**Data provided**
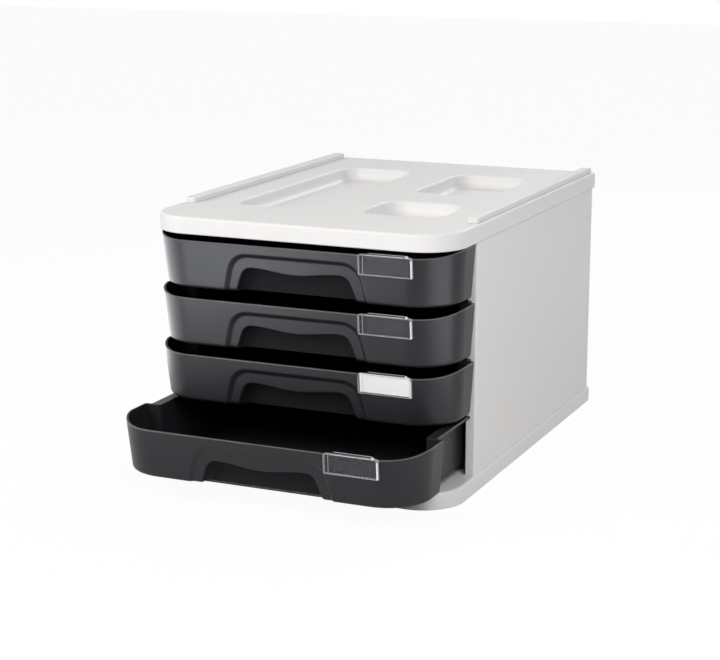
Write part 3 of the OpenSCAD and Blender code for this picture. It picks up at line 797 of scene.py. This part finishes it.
class DrawerForm:
    """Works out a drawer's surfaces. Its walls are one outline in plan that changes with height;
    its front is a grid whose columns fan out from the finger pocket's mouth."""

    junction = 96 * MM  # where the fanned front meets the wrapped sides
    pocket_rows = 12  # the front's last rows, inside the finger pocket
    corner_steps, turn_steps = 32, 6  # points round a front corner and round a smaller one
    inward_radius, tray_radius = 1.6 * MM, 3 * MM  # of the tray's corners, at the bay and the rear
    dip_from, dip_to = 121 * MM, 109 * MM  # across this the rear wall's rim dips
    climb_from = 1 * MM  # depth at which the rim starts to climb to the sides
    # rows over the pressed arch, from its outer edge at 0 to its inner one at 1
    press_steps = (-0.25, -0.05, 0.08, 0.2, 0.35, 0.5, 0.65, 0.8, 0.92, 1.05, 1.2)
    shoulders = np.array([[-7, 0, 12], [3, 8, 17]]) * MM  # an arch's growth and its shoulder
    sags = (0.5 * MM, 6 * MM), (1, 0)  # an arch's growth and the share of the sag that it keeps

    def __init__(self, sizes):
        self.d = d = sizes
        self.bay_half = PLATE_HIGH[0] - d.bay_inset
        lean = math.atan(d.front_taper / d.side_height)
        self.edge = d.side_height - d.front_dip / math.cos(lean)
        self.face_top = self.edge - d.flange - 0.6 * MM  # the outer front's upper row
        self.inner_top = self.edge - 1.6 * MM  # the inner front's
        s, c = quarter(6)
        self.low = d.bottom_round * (1 - c)  # heights up the bottom edge's rounding
        self.low_in = d.wall + d.inner_round * (1 - c)
        self.low_inset = d.bottom_round * (1 - s)
        self.low_in_inset = d.wall + d.inner_round * (1 - s)
        top_x = self.rect_half(self.low, self.face_top)
        self.front_x = top_x[top_x[:, 1] >= self.face_top - CLOSE][::-1, 0]  # centre to junction
        self.mark_columns()

    def mark_columns(self):
        """Gives each column of the outline its rim's height, marks those on the tray and picks
        those of the wrapped walls."""
        d = self.d
        dip = np.linspace(self.dip_from, self.dip_to, 9)
        self.rear_x = np.concatenate([dip, [60 * MM, 0.0]])
        xy = self.half_outline(d.side_height, 0.0, 0.0)
        count = self.per_half = len(xy)
        climb = np.clip((xy[:, 1] - self.climb_from) / d.rim_climb, 0, 1)
        rim = self.edge + (d.side_height - self.edge) * (climb + soft(climb)) / 2
        at_rear = np.arange(count) >= count - len(self.rear_x)
        dipped = soft((self.dip_from - xy[:, 0]) / (self.dip_from - self.dip_to))
        rim = rim - at_rear * d.rear_dip * dipped
        self.rim = np.concatenate([rim, rim[1:-1][::-1]])
        front = len(self.front_x)
        tray = np.arange(count) >= front + self.corner_steps + self.turn_steps
        tray &= ~at_rear
        self.tray = np.concatenate([tray, tray[1:-1][::-1]]).astype(float)
        self.wrap = np.arange(front - 1, 2 * count - front)

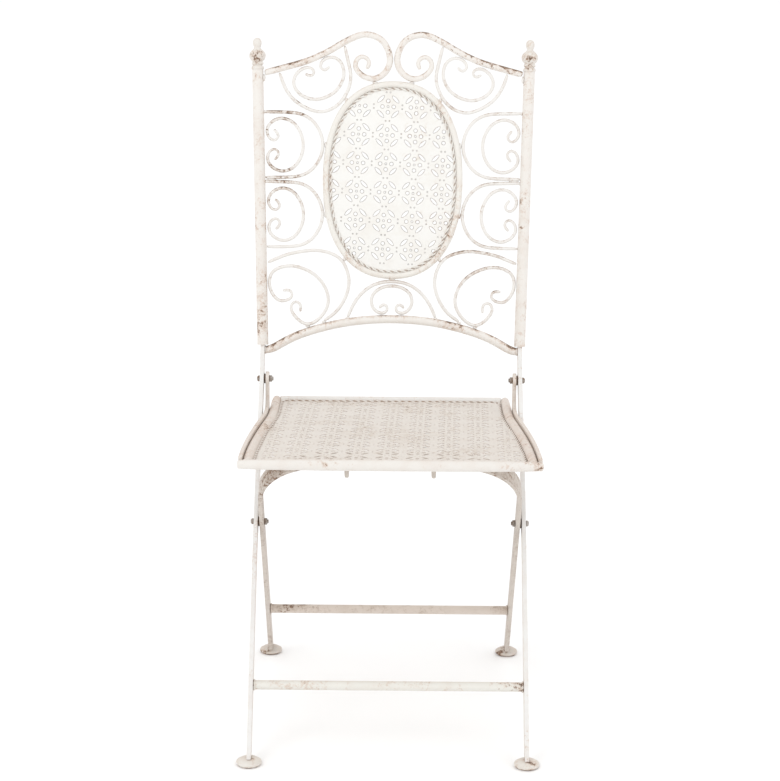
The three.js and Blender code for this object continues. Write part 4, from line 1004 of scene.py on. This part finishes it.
seat_marks = [((0.0745, -0.2150, 0.4490), 0.06, 0.14), ((-0.0823, -0.2150, 0.4490), 0.05, 0.12)]
seat_paint = peeling_paint(
    "seat_sheet_paint", SAND, SAND_TAN, 0.13, patchy=0.8, creases=0.0, dirt_and_shade=0.0, marks=seat_marks
)
seat_burr_paint = peeling_paint("seat_burr_paint", BURR_SAND, SAND_TAN, 0.10, creases=0.0, dirt_and_shade=0.0)
seat_sheet = punched(
    "punched_seat", seat_outline(SEAT_SHEET_OUT), inside_seat, (0.0, 0.0),
    seat_half_length, seat_plane, seat_paint, seat_burr_paint,
)
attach(seat_sheet, "seat")
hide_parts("seat_sheet")


# The rear legs are one flat strap bent into a bow that carries the seat from below.
# Two rods under the seat slide on it, each with a short peg that stops it. The paint is thin and stained,
# and the bow is painted darker near the seat, more on the left, as painted shade.
TAUPE = (0.60, 0.545, 0.49, 1.0)
TAUPE_TAN = (0.43, 0.35, 0.29, 1.0)
BOW_EDGE = 0.0008
ROD_SWELL = 0.0002
# These marks paint shade on the bow under the seat, stronger on the left, through the wear.
bow_shade_marks = [((-0.13, -0.12, 0.43), 0.13, 0.30), ((0.14, -0.12, 0.43), 0.09, 0.14)]
bow_paint = peeling_paint(
    "bow_paint", TAUPE, TAUPE_TAN, 0.11, rubbed=0.14, tide=(0.16, 0.02, 0.10), marks=bow_shade_marks
)
bow = forged("rear_bow", "bow", corners=45, edge=BOW_EDGE)
finished(bow, bow_paint, "rear_legs", "rear_bow")
rod_paint = peeling_paint("rod_paint", TAUPE, TAUPE_TAN, 0.13, rubbed=0.1)
for side in ("left", "right"):
    rod = forged(f"seat_rod_{side}", f"rod_{side}", swell=ROD_SWELL, corners=50)
    finished(rod, rod_paint, "seat", f"seat_rod_{side}")


# Bolts with domed heads and hexagon nuts join the bars at the pivots, with plain washers between them.
# They were painted with the chair, and turning has left them dark and rusty.
BOLT_GREY = (0.40, 0.37, 0.34, 1.0)
BOLT_BROWN = (0.24, 0.19, 0.155, 1.0)
BOLT_EDGE = 0.0003
bolt_paint = peeling_paint("bolt_rust", BOLT_GREY, BOLT_BROWN, 0.30, rubbed=0.05)
for pivot in ("cross_pivot", "seat_pivot"):
    for side in ("left", "right"):
        for kind in ("bolt", "washer"):
            node = f"{pivot}_{kind}_{side}"
            fastener = forged(node, node.replace("pivot", "pin"), rounds=1, corners=28, edge=BOLT_EDGE)
            finished(fastener, bolt_paint, "back_frame", node)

**What needs to be done**
Return the material in full, exactly as shown.

**Answer to this exercise**
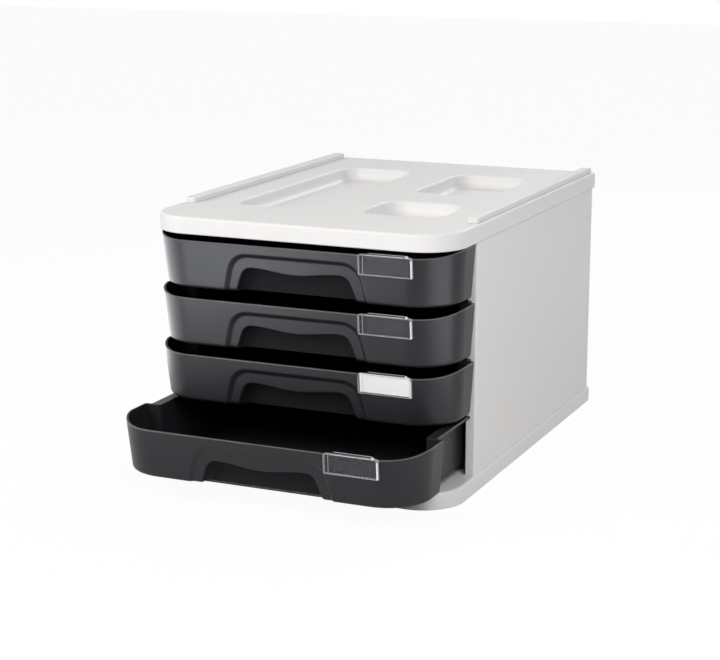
Write part 3 of the OpenSCAD and Blender code for this picture. It picks up at line 797 of scene.py. This part finishes it.
class DrawerForm:
    """Works out a drawer's surfaces. Its walls are one outline in plan that changes with height;
    its front is a grid whose columns fan out from the finger pocket's mouth."""

    junction = 96 * MM  # where the fanned front meets the wrapped sides
    pocket_rows = 12  # the front's last rows, inside the finger pocket
    corner_steps, turn_steps = 32, 6  # points round a front corner and round a smaller one
    inward_radius, tray_radius = 1.6 * MM, 3 * MM  # of the tray's corners, at the bay and the rear
    dip_from, dip_to = 121 * MM, 109 * MM  # across this the rear wall's rim dips
    climb_from = 1 * MM  # depth at which the rim starts to climb to the sides
    # rows over the pressed arch, from its outer edge at 0 to its inner one at 1
    press_steps = (-0.25, -0.05, 0.08, 0.2, 0.35, 0.5, 0.65, 0.8, 0.92, 1.05, 1.2)
    shoulders = np.array([[-7, 0, 12], [3, 8, 17]]) * MM  # an arch's growth and its shoulder
    sags = (0.5 * MM, 6 * MM), (1, 0)  # an arch's growth and the share of the sag that it keeps

    def __init__(self, sizes):
        self.d = d = sizes
        self.bay_half = PLATE_HIGH[0] - d.bay_inset
        lean = math.atan(d.front_taper / d.side_height)
        self.edge = d.side_height - d.front_dip / math.cos(lean)
        self.face_top = self.edge - d.flange - 0.6 * MM  # the outer front's upper row
        self.inner_top = self.edge - 1.6 * MM  # the inner front's
        s, c = quarter(6)
        self.low = d.bottom_round * (1 - c)  # heights up the bottom edge's rounding
        self.low_in = d.wall + d.inner_round * (1 - c)
        self.low_inset = d.bottom_round * (1 - s)
        self.low_in_inset = d.wall + d.inner_round * (1 - s)
        top_x = self.rect_half(self.low, self.face_top)
        self.front_x = top_x[top_x[:, 1] >= self.face_top - CLOSE][::-1, 0]  # centre to junction
        self.mark_columns()

    def mark_columns(self):
        """Gives each column of the outline its rim's height, marks those on the tray and picks
        those of the wrapped walls."""
        d = self.d
        dip = np.linspace(self.dip_from, self.dip_to, 9)
        self.rear_x = np.concatenate([dip, [60 * MM, 0.0]])
        xy = self.half_outline(d.side_height, 0.0, 0.0)
        count = self.per_half = len(xy)
        climb = np.clip((xy[:, 1] - self.climb_from) / d.rim_climb, 0, 1)
        rim = self.edge + (d.side_height - self.edge) * (climb + soft(climb)) / 2
        at_rear = np.arange(count) >= count - len(self.rear_x)
        dipped = soft((self.dip_from - xy[:, 0]) / (self.dip_from - self.dip_to))
        rim = rim - at_rear * d.rear_dip * dipped
        self.rim = np.concatenate([rim, rim[1:-1][::-1]])
        front = len(self.front_x)
        tray = np.arange(count) >= front + self.corner_steps + self.turn_steps
        tray &= ~at_rear
        self.tray = np.concatenate([tray, tray[1:-1][::-1]]).astype(float)
        self.wrap = np.arange(front - 1, 2 * count - front)

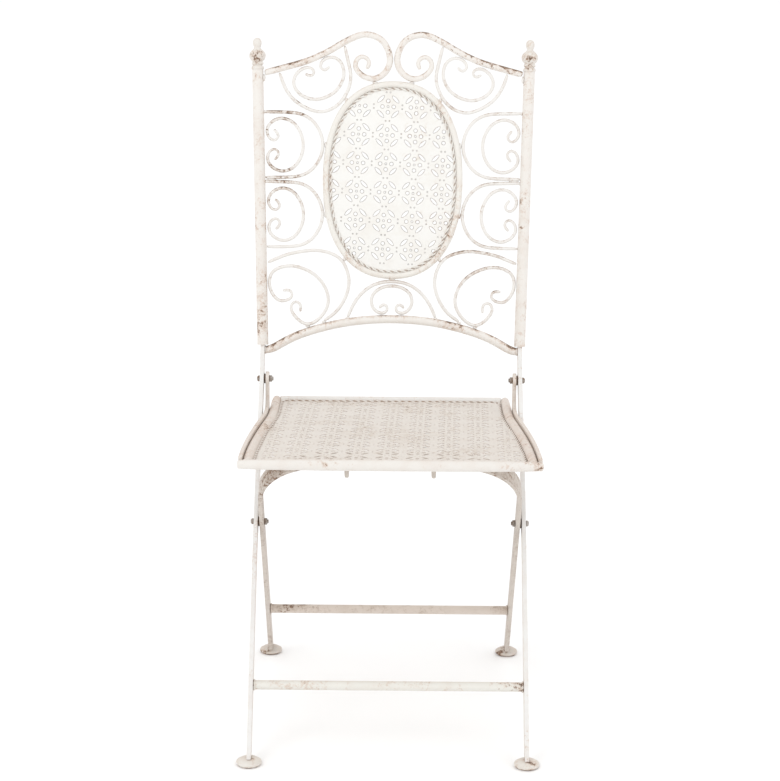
The three.js and Blender code for this object continues. Write part 4, from line 1004 of scene.py on. This part finishes it.
seat_marks = [((0.0745, -0.2150, 0.4490), 0.06, 0.14), ((-0.0823, -0.2150, 0.4490), 0.05, 0.12)]
seat_paint = peeling_paint(
    "seat_sheet_paint", SAND, SAND_TAN, 0.13, patchy=0.8, creases=0.0, dirt_and_shade=0.0, marks=seat_marks
)
seat_burr_paint = peeling_paint("seat_burr_paint", BURR_SAND, SAND_TAN, 0.10, creases=0.0, dirt_and_shade=0.0)
seat_sheet = punched(
    "punched_seat", seat_outline(SEAT_SHEET_OUT), inside_seat, (0.0, 0.0),
    seat_half_length, seat_plane, seat_paint, seat_burr_paint,
)
attach(seat_sheet, "seat")
hide_parts("seat_sheet")


# The rear legs are one flat strap bent into a bow that carries the seat from below.
# Two rods under the seat slide on it, each with a short peg that stops it. The paint is thin and stained,
# and the bow is painted darker near the seat, more on the left, as painted shade.
TAUPE = (0.60, 0.545, 0.49, 1.0)
TAUPE_TAN = (0.43, 0.35, 0.29, 1.0)
BOW_EDGE = 0.0008
ROD_SWELL = 0.0002
# These marks paint shade on the bow under the seat, stronger on the left, through the wear.
bow_shade_marks = [((-0.13, -0.12, 0.43), 0.13, 0.30), ((0.14, -0.12, 0.43), 0.09, 0.14)]
bow_paint = peeling_paint(
    "bow_paint", TAUPE, TAUPE_TAN, 0.11, rubbed=0.14, tide=(0.16, 0.02, 0.10), marks=bow_shade_marks
)
bow = forged("rear_bow", "bow", corners=45, edge=BOW_EDGE)
finished(bow, bow_paint, "rear_legs", "rear_bow")
rod_paint = peeling_paint("rod_paint", TAUPE, TAUPE_TAN, 0.13, rubbed=0.1)
for side in ("left", "right"):
    rod = forged(f"seat_rod_{side}", f"rod_{side}", swell=ROD_SWELL, corners=50)
    finished(rod, rod_paint, "seat", f"seat_rod_{side}")


# Bolts with domed heads and hexagon nuts join the bars at the pivots, with plain washers between them.
# They were painted with the chair, and turning has left them dark and rusty.
BOLT_GREY = (0.40, 0.37, 0.34, 1.0)
BOLT_BROWN = (0.24, 0.19, 0.155, 1.0)
BOLT_EDGE = 0.0003
bolt_paint = peeling_paint("bolt_rust", BOLT_GREY, BOLT_BROWN, 0.30, rubbed=0.05)
for pivot in ("cross_pivot", "seat_pivot"):
    for side in ("left", "right"):
        for kind in ("bolt", "washer"):
            node = f"{pivot}_{kind}_{side}"
            fastener = forged(node, node.replace("pivot", "pin"), rounds=1, corners=28, edge=BOLT_EDGE)
            finished(fastener, bolt_paint, "back_frame", node)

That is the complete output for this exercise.